People have soundtracked their coupling ever since the first phonograph. (This is a safe assumption, I think.) Does anyone actually do it to Barry White? Eddie Vedder was supposedly conceived to Neil Young. Neil Young??? Then again, I once had a memorable afternoon set to Kraftwerk's The Man-Machine - interrupted only to flip the LP. (Perhaps the title inspired me.)
What metal makes you get it on?
Labels: clee, death metal, features
















12 Comments:
There's an early-mid-nineties gabber compilation called Terrordrome that fuckin' rules all over the place, it's packed with hits to the moon and back. No goddamn way if I'm planning to have any dirty deeds done dirt cheap with that record on the turntable, though.
How 'bout some Scorpions? Or Scorpians like we say in Norwayland.
Excellent letter. I think Kraftwerk are great for sex because they're rhythmic enough to suggest a tempo but there's not too much going on musically so it doesn't take over. However it has lyrics and I have a rule against that, having been caught singing Thor lyrics while having sex once...
I usually play ambient music for this sort of thing. I hope that isn't a reflection on my skills!!
My original response when first hearing about this was that if a man can't perform to the sensual crooning of Tom Jones or Marvin Gaye, this woman needs a new man!
I figure Moss would be pretty good for sex--slow, scary, and sexy. Haven't yet tried it out, though, so I'll make no guarantees.
(By the way, those Manowar condoms really sucked. I don't think they were ribbed or lubricated or anything--just plain crappy latex in a Manowar bag. Avoid.)
svein - Scorpions, f#$k yes. Gabber LOL.
helm - Thor?!?
onerode - I don't think I could keep a straight face during Tom Jones. And I can't believe anyone tried the Manowar condoms!
For those who suffer from premature ejaculation, I recommend Agoraphobic Nosebleed or early Napalm Death.
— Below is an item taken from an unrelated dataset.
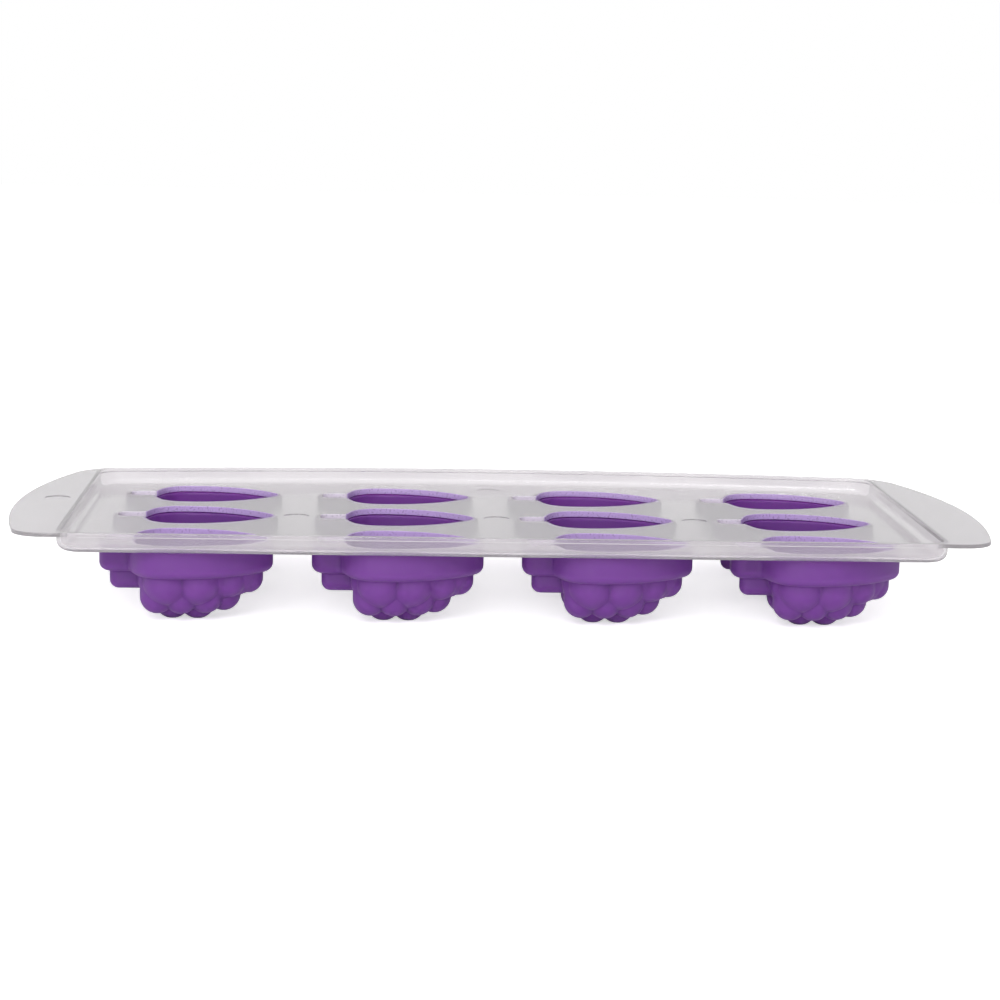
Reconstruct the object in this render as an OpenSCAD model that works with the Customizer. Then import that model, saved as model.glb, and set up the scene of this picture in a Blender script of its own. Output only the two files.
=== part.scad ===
// Ice cube mould: a clear frosted tray frame that carries twelve soft berry-shaped cups.
// X runs along the tray from the left grip tab to the right one, Y from the front edge to the
// bowed back edge, Z up. The origin is on the surface that the cups stand on, under the middle
// of the tray. Lengths are in millimetres.

/* [Tray frame] */
// Length over both grip tabs
overall_length = 284; // [276:1:300]
// Depth from the straight front edge to the crown of the back edge
overall_depth = 130; // [128:1:140]
// How far the back edge bows out over its length
back_bow = 9; // [6:0.5:11]
// Length of the basin, outside its end walls
basin_length = 250; // [246:1:258]
// Height of the basin from its underside to the top of the flange
tray_depth = 5.8; // [5:0.1:9]
// Thickness of the basin's floor
floor_wall = 1.2; // [0.9:0.1:1.8]
// Thickness of the basin's side wall
side_wall = 1.2; // [0.9:0.1:1.8]
// Thickness of the flange and the grip tabs
flange_wall = 1.2; // [0.9:0.1:1.8]
// How far the flange stands out over the long walls
flange_lip = 0.5; // [0.3:0.1:0.8]
// Outside radius of the basin's upright corners
basin_corner = 7; // [6:0.5:9]
// Radius between the side wall and the floor, inside
basin_fillet = 1.6; // [1:0.1:2.2]
// Radius of the long arc at the end of each grip tab
tab_arc = 190; // [170:5:230]
// Radius of a grip tab's two front corners
tab_front_corner = 9; // [6:0.5:12]
// Radius of a grip tab's two back corners
tab_back_corner = 16; // [12:0.5:20]
// Diameter of the round ejector marks in the tray
mark_diameter = 7.6; // [6:0.1:8.4]
// Depth of the ejector marks
mark_depth = 0.2; // [0.1:0.05:0.3]

/* [Cup layout] */
// Distance between neighbouring cups along the tray
column_pitch = 60; // [57:0.5:62]
// Distance between neighbouring rows
row_pitch = 39.2; // [37.5:0.1:40]
// Distance from the flange's front edge to the middle of the front row
front_margin = 21.4; // [20.5:0.1:22.5]

/* [Berry opening] */
// Length of an opening from the end of the stem slot to the berry's tip
opening_length = 45.8; // [43:0.1:48]
// Length of the berry alone, from its blunt end to its tip
berry_length = 38.1; // [35:0.1:39]
// Greatest width of the berry opening
berry_width = 30.5; // [28:0.1:32]
// Distance from the blunt end to the widest place
widest_from_blunt = 12.2; // [10:0.1:14]
// Radius of the berry's tip
tip_radius = 5; // [4.5:0.1:6]
// Radius of the two shoulders at the blunt end
shoulder_radius = 8.5; // [7:0.1:10]
// Radius of the blunt end between the shoulders
blunt_radius = 25; // [20:0.5:32]
// Width of the stem slot
stem_width = 7.6; // [7:0.1:9]
// Radius of the stem slot's outer corners
stem_corner = 2.6; // [2:0.1:3]

/* [Soft cup] */
// Drop from the underside of the tray to the surface that the cups stand on
cup_drop = 21.8; // [20:0.1:26]
// Wall thickness of a cup
cup_wall = 1.3; // [1:0.1:1.6]
// How far the seating band stands out beyond the opening
band_wall = 1.6; // [1.4:0.1:2.2]
// Height of the seating band under the tray
band_height = 8.1; // [7:0.1:9]
// Radius of the band's lower outside edge
band_round = 2.5; // [1.8:0.1:2.8]
// Step from the band's side in to the berry below it
band_step = 2.8; // [2.4:0.1:3.2]
// Depth of the stem trough below the band
stem_drop = 5.4; // [4:0.1:7]
// Radius of the drupelets in the top tier
top_drupelet = 4.9; // [4.5:0.1:5.2]
// Radius of the drupelets in the middle tier
middle_drupelet = 4.9; // [4.5:0.1:5.2]
// Radius of the two drupelets that the cup stands on
foot_drupelet = 5.1; // [4.8:0.1:5.4]
// Depth of the small flat under each standing drupelet
foot_flat = 0.25; // [0.15:0.05:0.4]

/* [Collar] */
// Thickness of the rigid collar that lines each opening
collar_wall = 0.8; // [0.6:0.1:1]
// How far the collar reaches down below the tray
collar_depth = 0.6; // [0.4:0.1:1.2]
// Gap between the collar and the groove in the soft cup
bond_gap = 0.05; // [0.03:0.01:0.1]

/* [Hidden] */
COLUMNS = 4;
ROWS = ["front", "middle", "back"];

// Heights above the standing surface
floor_underside = cup_drop;
floor_top = cup_drop + floor_wall;
rim_top = cup_drop + tray_depth;
band_underside = cup_drop - band_height;
stem_underside = band_underside - stem_drop;
foot_level = foot_drupelet - foot_flat;
middle_level = foot_level + 2.25;
top_level = band_underside - 2;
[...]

Manowar was supposed to be a Valentine's Day surprise. Unfortunately, driving around and listening to Manowar loudly with your loved one is inadvertently much more romantic.
An encounter in high school occurred while listening to "In League With Satan" by Venom...
"I drink the juice of women / As they lie alone"...
King Diamond - Abigail
"I'm aliiiiiive, inside your wife"
Carnivore - Carnivore
"Did you come? I eat and run! I live for sodomy!"
Cosmo: Thor are fucking amazing! Fact.
My answer to this and pretty much every other question is "Burzum."
roxy - That's...interesting. But I've seen multiple reports of getting it on to Xasthur (which would seem like the ultimate bummer/buzzkill), so I guess anything is possible.